How many characters do you need to support Chinese? Starting with Unicode’s BMP is a very reasonable way to go. They’ve already done the work of figuring out which are the most common which means you don’t need to reinvent the wheel. However, with nearly 21,000 hanzi characters, at 32x32 pixels each, you are looking at 1.3 Mbytes (not counting overhead).
Given the low cost of SPI Flash, that may be possible for your device but it may still be non-optimal. The thing to do is to figure out the size of memory your BOM can accommodate and then find a standard of that best fits that size. Here are some ways to build a character set:
- Chinese: Start with the 3500 commonly used characters. If possible, add the non-hanzi characters from GB2312, then add missing ones from the Chinese Proficiency Test vocabulary words, finally add more missing ones from list of one hundred common Chinese surnames.
- Japanese: Take JIS X 0208: 1997 (2965) L1 kanji, then add the unsupported from common (jōyō) and name (jinmeiyō) kanji lists.
- Korean: The best option is to support all of KS X 1001 has 2350 hangul and 989 symbols
Note that these resources include other symbols such as Latin letters, Cyrillic, Greek, Japanese kana (syllabaries), as well as an assortment of punctuation. When you are looking at several thousand characters, a few hundred to support loanwords from other languages is not as daunting. Also, these resources are not complete; instead they form a reasonable set of characters, one that you can explain. Some of these links are themselves encoding standards, describing how to represent the character numerically as well as the characters supported. However, we are definitely using Unicode’s UTF-8 for encoding (right!?!?) and only looking at these standards for the list of characters to support.
With the way English speakers view letters, leaving one out would be unthinkable (“of course you need x, how would you say fox?”). However, if you think about it as a dictionary, with 2500 words, you can describe what you need without choosing a word outside the list. And if a user inputs a character that your device doesn't support, show the white box that indicates unknown (this is also called the tofu character, because it looks like a piece of tofu).
Whatever you support, be prepared for users to request more. Speaking to a developer in China, he explained that people understand devices have limitations, and suggested this:
Chinese Package disclaimer: This product contains the 3500 most commonly used characters with some extensions for common Chinese surnames. Let us know what you’d like to see in the next version!
Han Unification
The Chinese hanzi, Japanese kanji, and Korean hanja share a lot in common, including Unicode endpoints. That means that the same ideograph has the same numeric code thanks to Han unification in the Unicode specification. However, “same ideograph” is a bit of a misnomer as the glyphs may be different.
Consider if all Spanish language was written in Courier font but all French was written in, say, a calligraphy font. If a product uses the calligraphy font when shipping to Spain, the people will know that the product was intended for France. It will still be legible, but not native. Depending on the customer experience you intend legible may not be sufficient.

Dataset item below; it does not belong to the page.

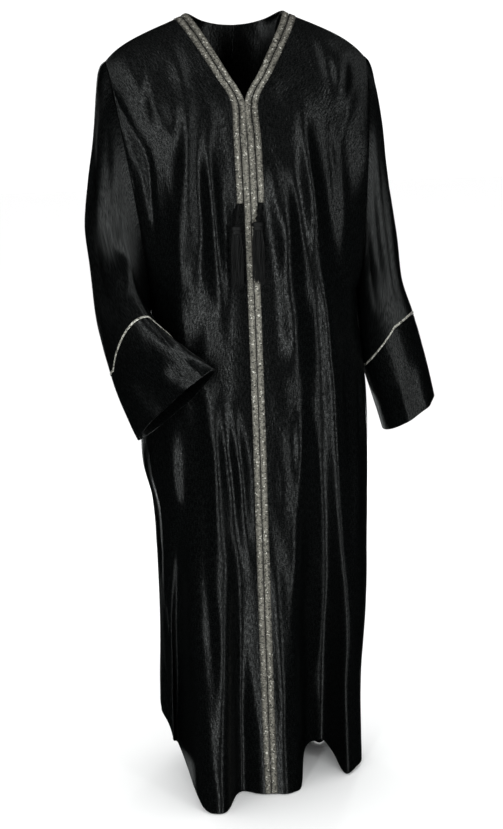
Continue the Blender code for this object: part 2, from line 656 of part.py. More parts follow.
def add_tassel(name, x, y, top, material, collection, guides):
    """A tassel: an egg-shaped head with rows of separate strands rooted in its underside."""
    bpy.ops.mesh.primitive_uv_sphere_add(segments=12, ring_count=8, radius=1, location=(0, 0, 0))
    head = bpy.context.object
    head.name = name
    across, deep = TASSEL_STRANDS
    half_size = (across * STRAND_SPACING[0] / 2, deep * STRAND_SPACING[1] / 2, HEAD_HEIGHT / 2)
    head.data.transform(Matrix.Diagonal((*half_size, 1)))
    head.data.transform(Matrix.Translation((x, y, top - half_size[2])))
    head.data.materials.append(material)
    for owner in list(head.users_collection):
        owner.objects.unlink(head)
    collection.objects.link(head)

    points, faces = [], []
    root = top - HEAD_HEIGHT * ROOT_SHARE
    for i in range(across):
        for j in range(deep):
            place_x = x + (i - (across - 1) / 2) * STRAND_SPACING[0]
            place_y = y + (j - (deep - 1) / 2) * STRAND_SPACING[1]
            length = STRAND_LENGTH + 0.006 * math.sin(5.1 * i + 2.3 * j + 90 * x)
            corners, sides = strand(place_x, place_y, root, length, STRAND_THICKNESS)
            faces += [tuple(len(points) + index for index in face) for face in sides]
            points += corners
    mesh = bpy.data.meshes.new(name + "_strands")
    mesh.from_pydata(points, [], faces)
    strands = bpy.data.objects.new(name + "_strands", mesh)
    guides.objects.link(strands)
    strands.hide_render = True
    strands.display_type = "WIRE"
    join = head.modifiers.new("strands", "BOOLEAN")
    join.operation = "UNION"
    join.object = strands


def add_cord(name, start, end, material, collection):
    """A cord with knots: its radius swells as a bell at each knot on the way down."""
    share = np.linspace(0, 1, CORD_ROWS + 1)[:, None]
    angle = np.arange(CORD_SIDES) * 2 * math.pi / CORD_SIDES
    bells = [np.exp(-(((share - place) / width) ** 2)) for place, width in KNOTS]
    radius = CORD_RADIUS + (KNOT_RADIUS - CORD_RADIUS) * np.maximum(*bells)
    line = np.array(start) + (np.array(end) - np.array(start)) * share
    x = line[:, :1] + radius * np.cos(angle)
    y = line[:, 1:2] + 0.75 * radius * np.sin(angle)
    z = np.broadcast_to(line[:, 2:], x.shape)
    points = np.stack([x, y, z], axis=2).reshape(-1, 3)
    faces = grid_faces(CORD_ROWS + 1, CORD_SIDES, closed=True, flip=True).tolist()
    foot = CORD_ROWS * CORD_SIDES
    faces += [list(range(CORD_SIDES)), list(range(foot, foot + CORD_SIDES))[::-1]]
    mesh = bpy.data.meshes.new(name)
    mesh.from_pydata(points.tolist(), [], faces)
    mesh.materials.append(material)
    mesh.shade_smooth()
    collection.objects.link(bpy.data.objects.new(name, mesh))


def main():
    clear_scene()
    materials = make_materials()
    satin, braid, tassel = (materials[name] for name in FINISHES)
    abaya = bpy.data.collections.new("abaya")
    guides = bpy.data.collections.new("guides")
    bpy.context.scene.collection.children.link(abaya)
    bpy.context.scene.collection.children.link(guides)

    placket_row = V_ROWS + PLACKET_ROWS
    fronts = {}
    for side, name in ((RIGHT, "right"), (LEFT, "left")):
        front = front_grid(side)
        fronts[side] = front - side * LIFT * grid_normals(front)
        add_panel("front_" + name, front, side == LEFT, satin, abaya)

        sleeve, cuff = sleeve_grids(side)
        add_halves("sleeve_" + name, sleeve, side, satin, abaya)
        add_halves("cuff_" + name, cuff, side, satin, abaya)

        seam = piping_sheet(sleeve, cuff)
        seam = seam + PIPING_LIFT * side * grid_normals(seam, closed=True)
        faces = grid_faces(len(seam), seam.shape[1], closed=True, flip=side == RIGHT)
        add_sheet("piping_" + name, seam, faces, PIPING_THICKNESS, 1, braid, abaya)

        hang = TASSELS[side]
        start_y = fronts[side][placket_row, 1:3, 1].mean() - CORD_STAND_OFF
        start = (hang.cord_x, start_y, -hang.cord_down)
        foot_y = section_value("front", np.array([hang.head_down + STRAND_LENGTH]))[0]
        y = foot_y - TASSEL_STAND_OFF
        add_cord("tassel_cord_" + name, start, (hang.x, y, SEAM_GAP - hang.head_down), tassel, abaya)
        add_tassel("tassel_" + name, hang.x, y, -hang.head_down, tassel, abaya, guides)

    back = back_grid()
    middle = back.shape[1] // 2
    back_right, back_left = back[:, : middle + 1].copy(), back[:, middle:].copy()
    back_right[:, -1, 0] -= SEAM_GAP
    back_left[:, 0, 0] += SEAM_GAP
    add_panel("back_right", back_right, False, satin, abaya)
    add_panel("back_left", back_left, False, satin, abaya)
    lifted_back = back + LIFT * grid_normals(back)
    hem_row = len(ARMHOLE_ANGLES) - 1 + SKIRT_ROWS
    for name, edge, foot_row, back_rows in (
        ("braid_inner", 0, hem_row, (0, 2)),
        ("braid_outer", 1, placket_row, (2, 3)),
    ):
        points, faces = braid_faces(fronts, lifted_back, edge, foot_row, back_rows)
        points = drawn_in(points, faces, BRAID_INSET)
        add_sheet(name, points, faces, BRAID_THICKNESS, 1, braid, abaya)


main()
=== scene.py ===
"""Looks of the abaya: a black satin over-garment, hollow, one sleeve bent across the front.

Every cloth piece is a surface over a table of points, read on a fine grid: a cubic curve runs
through the table's rows and columns, the large folds shift it in depth, and creases push it out or
in along its own normal. The tables are those of the solids, apart from the inner sides of the
sleeves, which lie nearer the body here.
Metres, +Z up, the front faces -Y and the wearer's left is +X.
"""

import math
from collections import namedtuple

import bpy
import numpy as np
from mathutils import Matrix, Vector


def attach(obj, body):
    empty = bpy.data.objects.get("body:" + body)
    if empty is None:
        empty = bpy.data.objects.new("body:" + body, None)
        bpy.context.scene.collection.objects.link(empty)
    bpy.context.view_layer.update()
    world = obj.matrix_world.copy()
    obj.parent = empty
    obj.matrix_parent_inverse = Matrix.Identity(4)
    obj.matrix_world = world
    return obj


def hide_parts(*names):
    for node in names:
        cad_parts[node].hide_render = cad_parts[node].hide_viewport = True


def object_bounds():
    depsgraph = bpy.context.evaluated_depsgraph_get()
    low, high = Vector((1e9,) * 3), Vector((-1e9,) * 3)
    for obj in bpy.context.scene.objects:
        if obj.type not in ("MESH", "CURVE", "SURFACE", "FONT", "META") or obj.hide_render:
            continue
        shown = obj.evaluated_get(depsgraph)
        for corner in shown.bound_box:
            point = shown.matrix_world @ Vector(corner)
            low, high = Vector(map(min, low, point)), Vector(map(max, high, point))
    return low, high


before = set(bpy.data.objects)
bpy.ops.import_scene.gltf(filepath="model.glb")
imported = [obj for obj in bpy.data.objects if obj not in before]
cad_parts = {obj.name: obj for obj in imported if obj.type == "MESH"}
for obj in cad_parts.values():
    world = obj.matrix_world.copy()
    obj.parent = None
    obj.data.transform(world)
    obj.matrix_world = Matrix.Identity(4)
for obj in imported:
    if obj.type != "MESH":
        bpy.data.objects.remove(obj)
cad_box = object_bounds()

RIGHT, LEFT = -1, 1
SIDE_NAMES = {RIGHT: "right", LEFT: "left"}
# The way out of each body panel along y
OUTWARD = {"front": -1, "back": 1}

# Sizes of the cut, in metres
LENGTH = 1.42
NECK_HALF_WIDTH = 0.085
V_DEPTH = 0.155
V_FORWARD = 0.105
BACK_NECK_DROP = 0.020
BACK_NECK_BEHIND = 0.030
SHOULDER_RADIUS = 0.10
SHOULDER_FALL = 0.13
SHOULDER_SLOPE_SHARE = 0.76
SHOULDER_TIP_POWER = 6
UNDERARM = 0.50
PLACKET_FOOT = 0.33
BRAID_WIDTH = 0.0123
CLOTH = 0.0014
SEAM_GAP = 0.0003
SEAM_OVERLAP = 0.0002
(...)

This means that you need a glyph set specific to the locale to which you are shipping your product. Given one font size (though that seems limiting), you might still fit all of the chosen characters on an 8Mbit flash.
Language | # characters supported | 32x32 pixels kbytes | + 30% overhead kbytes | Space needed kbytes |
Chinese | 4500 | 286 | 86 | 372 |
Japanese | 3700 | 235 | 71 | 306 |
Korean | 3400 | 216 | 64 | 281 |
Accessing characters
When using a font made up of only ASCII characters, we usually use a series of lookup tables to find the image to put on a screen. It starts with a font table (if you support multiple fonts). Once you’ve selected a font, usually there is a glyph lookup that lets you compare the character you want to display to the ones in the table. This is a search step because you need to find the right range but as long as you only have a few entries in the table, it is usually fast enough. Once you find the correct slot, you can jump into the image information table get data about the specific data to display. This sort of table is pretty fast, dense, and ubiquitous for ASCII (and single byte UTF-8 FIGS characters).
However, remember how we chose 4,500 of the possible 21,000 Chinese characters (that were two bytes under UTF-8 and stored in BMP)? Unfortunately, we didn’t choose the first 4,500 or the middle or last, they are evenly distributed through the list. This lack of packing density makes the normal font lookup impossible: you’d spend way too much time searching the glyph lookup table for the one you want.
Instead, I recommend using a hash table to reduce the problem to something more tenable. I’ll even suggest a hash function: xor’ing the high and low bytes of each codepoint. This leads to 256 buckets, reasonably well distributed, though not optimally (when I ran my numbers, I got a maximum of 25 entries in a bucket where optimal would be 17; if I added high and low bytes I got a max of 27).
Embedded Fonts
With US, you may have purchased a font or may have had designers make one for your display to avoid licensing issues. However, creating your own CJK fonts is likely not feasible for small company.
This used to be a blocking issue but Google and Adobe have released that open source font Source Hans Sans that makes CJK internationalization feasible for smaller companies (and V, don’t forget Vietnamese just because it isn’t as difficult) . There may be a few steps between downloading this font from github and outputting it to a hash table accessed library of bitmaps but haven’t you wanted to familiarize yourself with Python anyway?
Closing
There are so many resources for localization that it is easy to become overwhelmed. Worse, as I focused on device localization, I would get to the end of a book or article only to find out the suggested methodologies were unavailable to me (why did it always end up suggesting having the user download a different font and read it in their browser?).
I had the opportunity to speak with grandmaster of internationalization information, Ken Lunde. I may have used our podcast to ask him all of my personal questions about the nitpicky details I needed to know to get my job done. However, we did record and release it, so you might find it helpful if you are starting out with the process.
Ken’s book (CJKV Information Processing) is also very helpful, though large and not embedded specific. I also found Common Chinese Characters to be a useful website for beginning to understand the interesting intricacies of the Chinese language (nothing means just one thing). I tend to want to be tactical with getting my job done but I may have spent a bit of time learning a few characters.